Tuesday, 30 April 2024

The impotent are pure: resonances between the USA’s and Australia’s approach to Indigenous policymaking

 

…you must not make the full show of this

till you may do it without controlment

Much Ado About Nothing, Act 1, scene 3.

 

The New Yorker recently published a profile of the current Secretary for the Interior, Deb Haaland (link here).Haaland is an enrolled member of the Laguna Pueblo (link here).

 

Haaland’s personal history is both interesting and inspiring, and the profile does a good job of fleshing this out. It is worth reading on this count alone.

 

However, I found the article even more insightful for its description of the policy history of the US Department of Interior, and the policy complexity and competing priorities involved in its administration.

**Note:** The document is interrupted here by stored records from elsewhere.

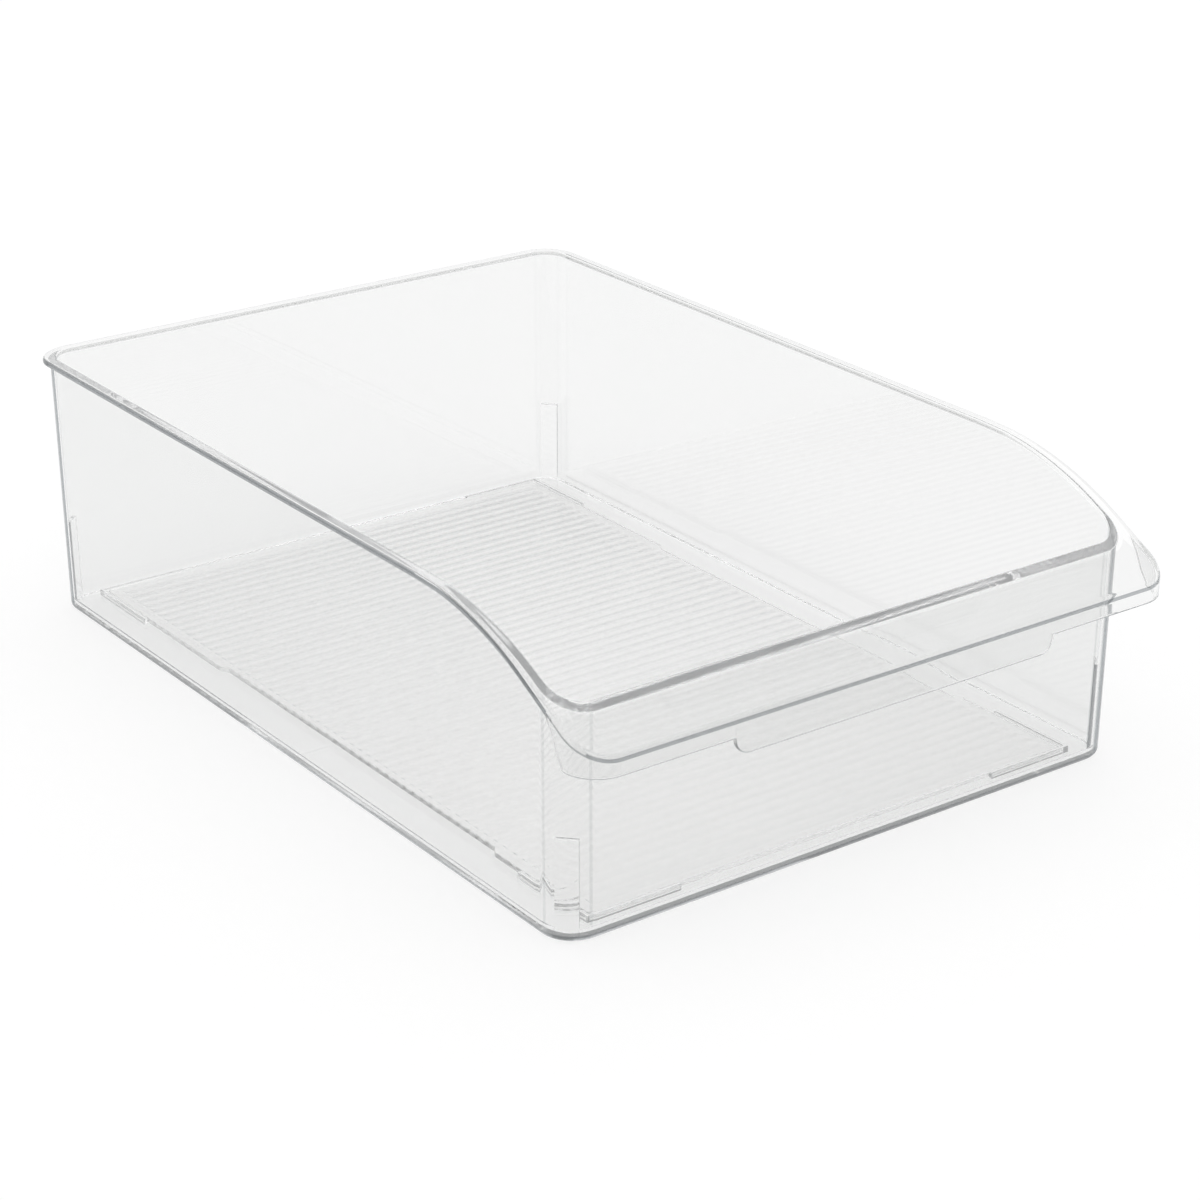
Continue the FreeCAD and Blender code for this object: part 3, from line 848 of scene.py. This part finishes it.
def make_camera():
    """A camera that looks down at the near left corner, as one looks at a bin on a low shelf."""
    away = Vector((
        -math.sin(CAMERA_AZIMUTH) * math.cos(CAMERA_ELEVATION),
        -math.cos(CAMERA_AZIMUTH) * math.cos(CAMERA_ELEVATION),
        math.sin(CAMERA_ELEVATION),
    ))
    data = bpy.data.cameras.new("camera")
    data.sensor_width = SENSOR_WIDTH
    data.lens = LENS
    camera = bpy.data.objects.new("camera", data)
    camera.location = CAMERA_AIM + away * CAMERA_DISTANCE
    camera.rotation_euler = (-away).to_track_quat("-Z", "Y").to_euler()
    bpy.context.scene.collection.objects.link(camera)
    bpy.context.scene.camera = camera


def set_light_paths():
    """Enough bounces for a ray to pass every wall of a clear bin, and colours shown as they are."""
    scene = bpy.context.scene
    scene.cycles.max_bounces = 44
    scene.cycles.transmission_bounces = 28
    scene.cycles.glossy_bounces = 44
    scene.view_settings.view_transform = "Standard"


# Kinds of the plastic, all with painted shade: the tub's dark edges, bands and lines stand in for the
# dark edges that a studio gives clear plastic.
# Upright walls: a darker tint than level faces, which is painted shade, and a dark painted edge
# colour.
wall_plastic = Plastic(
    index=1.53, tint=(0.828, 0.831, 0.826), edge_tint=(0.3, 0.33, 0.35), edge_range=(0.62, 0.95),
    inside=(0.984, 0.985, 0.986), haze=CLEAR_HAZE, edge_haze=CLEAR_HAZE, glow=0.009,
    roughness=(0.008, 0.02), wave=(22.0, 0.002 * MM),
)
# Level faces: the same plastic with a lighter tint than the upright walls.
level_plastic = wall_plastic._replace(tint=(0.96, 0.962, 0.957))
# Outer corners: a painted dark band where the corner is seen edge-on, shown as flat grey by the edge
# haze.
corner_plastic = wall_plastic._replace(
    edge_tint=(0.24, 0.265, 0.28), edge_range=(0.46, 0.64), edge_haze=0.65,
)
# Rim's outer edge: a painted dark band, half of it shown as flat grey.
rim_plastic = wall_plastic._replace(
    tint=(0.2, 0.215, 0.225), edge_tint=(0.15, 0.165, 0.175), haze=0.5, edge_haze=0.6,
)
# Post flanks: painted dark lines down the sides of the nesting posts.
flank_plastic = wall_plastic._replace(
    tint=(0.3, 0.32, 0.34), inside=(0.25, 0.27, 0.28), haze=0.6, edge_haze=0.6,
)
# Start of an inner corner's bend: a dark inside colour that paints a fine shaded line.
bend_plastic = wall_plastic._replace(inside=(0.7, 0.715, 0.72))
# Lip's bend, hems and foot's round: a dark tint that paints shaded lines along them.
fold_plastic = wall_plastic._replace(tint=(0.2, 0.215, 0.225), edge_tint=(0.15, 0.165, 0.175))
# Liner: a lighter painted edge shade than the tub's, and no painted glow.
liner_plastic = level_plastic._replace(
    index=1.25, tint=(0.998, 0.998, 0.993), edge_tint=(0.86, 0.86, 0.86), edge_range=(0.58, 0.9),
    inside=(0.998, 0.998, 0.998), haze=0.05, edge_haze=0.05, glow=0.0, roughness=(0.03, 0.08),
    wave=(40.0, 0.01 * MM),
)

# In the order in which region() counts them.
tub_painted_shades = {
    "clear_wall": wall_plastic, "clear_corner": corner_plastic, "clear_rim": rim_plastic,
    "clear_flank": flank_plastic, "clear_level": level_plastic, "clear_bend": bend_plastic,
    "clear_fold": fold_plastic,
}

tub = make_tub([clear_plastic(name, kind) for name, kind in tub_painted_shades.items()])
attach(tub, "tub")
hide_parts("bin_tub")

liner = make_liner(clear_plastic("clear_liner", liner_plastic))
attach(liner, "liner")
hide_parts("ribbed_liner")

make_floor()
make_light()
make_camera()
set_light_paths()
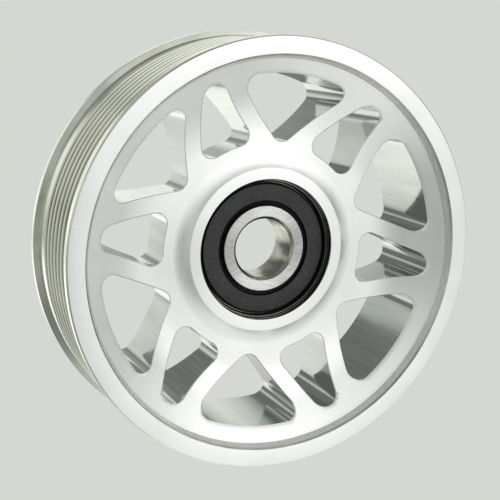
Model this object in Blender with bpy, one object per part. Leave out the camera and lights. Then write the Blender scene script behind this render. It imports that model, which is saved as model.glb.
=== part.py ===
"""Six-groove poly-V belt idler pulley, turned from one piece of aluminium, on a sealed ball bearing.

The pulley turns about the Y axis and its front faces -Y. The origin is the bearing's centre,
which is also the middle of the pulley's width. Lengths are in metres.
"""

import math

import bmesh
import bpy
from mathutils import Matrix, Vector

MM = 0.001
FIT_GAP = 0.3 * MM

# Pulley rim and belt surface.
HALF_WIDTH = 18.0 * MM
FLANGE_RADIUS = 60.15 * MM
FLANGE_LAND_END = -15.3 * MM
FLANGE_SHOULDER_END = -13.1 * MM
BELT_RADIUS = 59.5 * MM
GROOVE_COUNT = 6
GROOVE_PITCH = 3.56 * MM
GROOVE_START = -12.74 * MM
GROOVE_HALF_ANGLE = math.radians(20)
GROOVE_DEPTH = 3.1 * MM
TIP_WIDTH = 0.56 * MM
BACK_FLANGE_RADIUS = 61.0 * MM
BACK_FLANGE_START = 14.86 * MM
EDGE_CHAMFER = 0.38 * MM

# Inside of the rim, the same on both faces. Heights are distances from the middle plane.
RIM_EDGE_RADIUS = 55.2 * MM
RIM_EDGE_CHAMFER = 0.5 * MM
RIM_WALL_FOOT_RADIUS = 54.1 * MM
RIM_WALL_FOOT_HEIGHT = 15.6 * MM

# Web: flat beside the hub, then a round curve that runs into a straight cone.
WEB_HEIGHT = 6.55 * MM
WEB_CURVE_START = 33.0 * MM
WEB_CURVE_END = 45.0 * MM
WEB_CURVE_RADIUS = 22.5 * MM

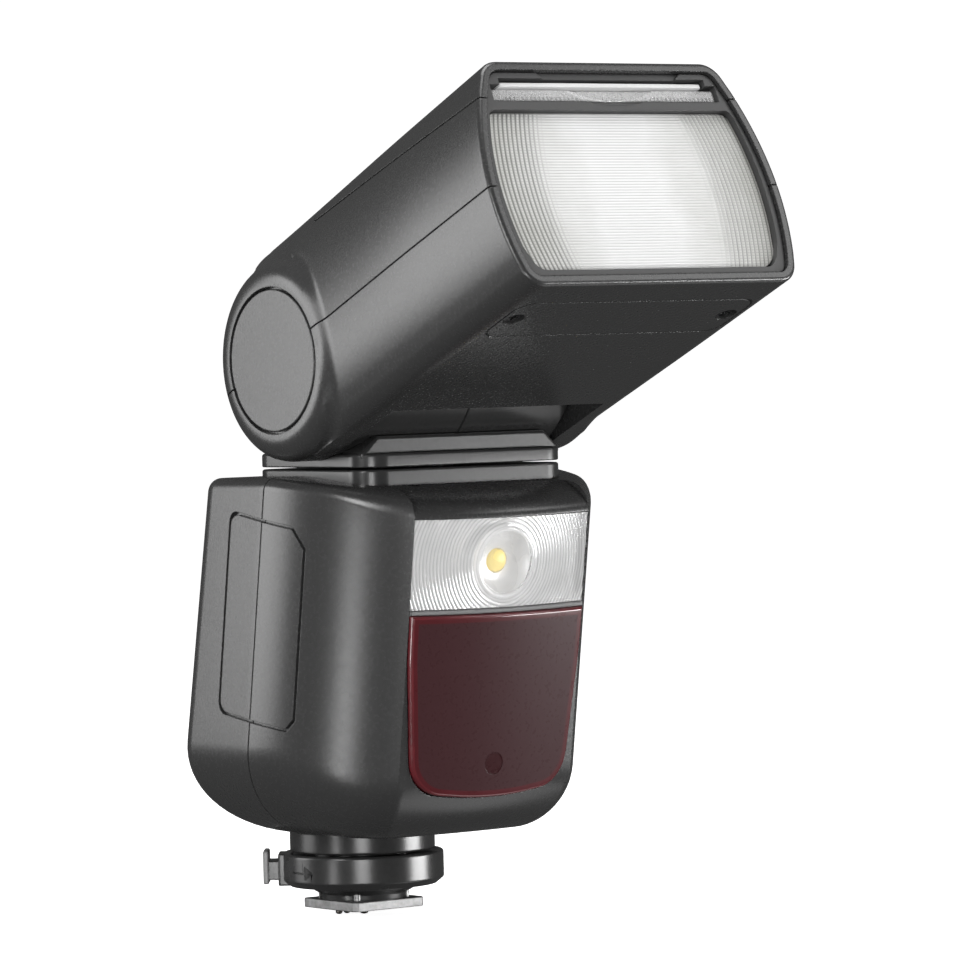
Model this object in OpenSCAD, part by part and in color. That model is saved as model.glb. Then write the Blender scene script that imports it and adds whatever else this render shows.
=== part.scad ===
// Shoe-mounted speedlight flash: a case that leans forward over its shoe foot,
// a yoke that swivels on top of it, and a tilting head with a motor zoom inside.
// Millimetres. +Z is up, square to the foot, and the window side faces -Y.
// The origin is the centre of the foot plate's underside.
//
// Three frames are used. in_case() leans with the case, in_back() lies on the
// rear face, and in_head() follows the head: there a point is [x, -u, w], where
// u runs forward along the head and w is square to it, both from the tilt axis.

/* [Case] */
// Forward lean of the case over the foot, in degrees
lean = 8.5; // [7.5:0.5:9]
// Half the width of the case
case_half_w = 37.5; // [37.5:0.1:38]
// Rear face, behind the swivel side of the foot, in the leaning frame
case_back = 18.4; // [18.2:0.1:19]
// Front of the case at the window's edges, in the leaning frame
case_front = -38.9; // [-39.4:0.1:-38.7]
// Radius of the curved front half of each side
side_r = 47; // [46:0.5:48]
// Parting line between the front and rear shells
seam_y = -6.2; // [-6.6:0.1:-6]
// Underside of the case above the foot's underside
case_bottom = 17.3; // [17.2:0.1:17.6]
// Wall of the moulded shells
wall = 2; // [1.8:0.1:2.2]

/* [Front panel] */
// Half the width of the lamp window
window_half_w = 22.5; // [22:0.1:22.6]
// Bottom edge of the lamp window
window_low = 72; // [71.6:0.1:72.4]
// Top edge of the lamp window
window_high = 90.8; // [90.4:0.1:91]
// How far the middle of the front panel bulges past its edges
bulge = 2; // [1.6:0.1:2.2]
// Lowest point of the red sensor panel
panel_low = 31.3; // [31:0.1:31.8]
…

Issues such as the history of forced removals to boarding schools, punitive approaches (including imprisonment) to non-compliance with policy directives, litigation over the government’s mal-administration of billion-dollar trust funds set aside following treaties, and the ongoing trauma of such policies are explored and considered.

 

What struck me most while I was reading this were the parallels and resonance with both what has occurred, but more saliently, what may well occur in the future here in Australia in relation to Indigenous policy.

 

There are numerous themes in the profile which resonate to a lesser or greater extent. Without suggesting that there are not other more important conclusions relevant to Australian policy, I would pick out just two inter-related themes to highlight.

 

The profile makes crystal clear in numerous ways (both direct and indirect) that successful policy advocacy and influence is inherently political in both its formulation and execution. In my previous post discussing the recent Economic Inclusion Report I made mention of the Committee’s approach as being simultaneously ambitious and pragmatic. The theme of the necessity of strategic pragmatism also emanates from the Haaland profile. I am reminded of Gough Whitlam’s speech to the 1967 ALP Conference (link here) where he famously argued for internal reform of the ALP, and against reliance on the construction of ‘a philosophy of failure, which finds in defeat a form of justification and a proof of the purity of our principles.’ He went on to comment wryly and famously, ‘certainly the impotent are pure.’  

 

The second theme relevant to Australia that the Haaland profile highlights is the longstanding tactic of US Government, and the Department of Interior in particular, to co-opt Indigenous leaders and organisations. Co-option of Indigenous interests has a long history in Australia but is rarely analysed or discussed directly. So too is there a long history of Aboriginal people and organisations seeking to pro-actively engage with non-Indigenous actors to achieve their own aspirations and objectives. The anthropologist Bill Stanner, in his 1982 article on Aboriginal humour (link here), recounts the following story:

At a mission station which I know, a certain conflict was raging. The issue was between what the old Aborigines wanted to do, and what God wanted them to do. The matter was not at all clear to the Aborigines. They knew what they wanted. They were being told what God wanted. They thought there was something second-hand about the instructions. The questions turned on how their instructor knew what God wanted. Some said the clergyman just knew; others that he only said he knew; both these unreasonable theories failed to convince them. One man finally volunteered: ‘might-be him got telephone longa God’. I was appealed to. Did he or didn’t he? I said I did not know, but that I had always found the clergyman truthful. I also said that he had a lot of tea, sugar, flour and tobacco. This argument appealed to the Aborigines. One of them said: ‘That man, him good man, y’know. Him got plenty everything. Plenty tucker. Plenty wian [i.e. tobacco— the word also means human excrement]. Plenty mouth [i.e. words]. Might be him got plenty savvy-belong-himself [i.e. private knowledge or wisdom]’. I said that this might be so. I was then asked if I had a telephone. I said that I had; but it was only a small one. ‘You savvy belong God?’ I was asked. I said that I sometimes thought I heard a voice, a long way away. I was asked what the voice said. I replied that I could not quite make out the words. My inquisitor said: ‘that’s what blackfeller reckon’. I then said: ‘Well, what are you going to do?’ My friend said: ‘Today, tobacco. Sunday, God’. We both laughed.

 

The Haaland profile reminds us that so much policy can be understood as ongoing negotiation between mainstream institutions seeking to co-opt, and their interlocutors seeking to take advantage of what’s on offer while maintaining their own aspirations and perspectives. In game theoretic terms, the outcomes are never pre-determined. But for Indigenous interests engaged in such policy dynamics, without a well-constructed and effective strategic framework guiding their advocacy, the more powerful party in any given context is likely to win and the less powerful to lose.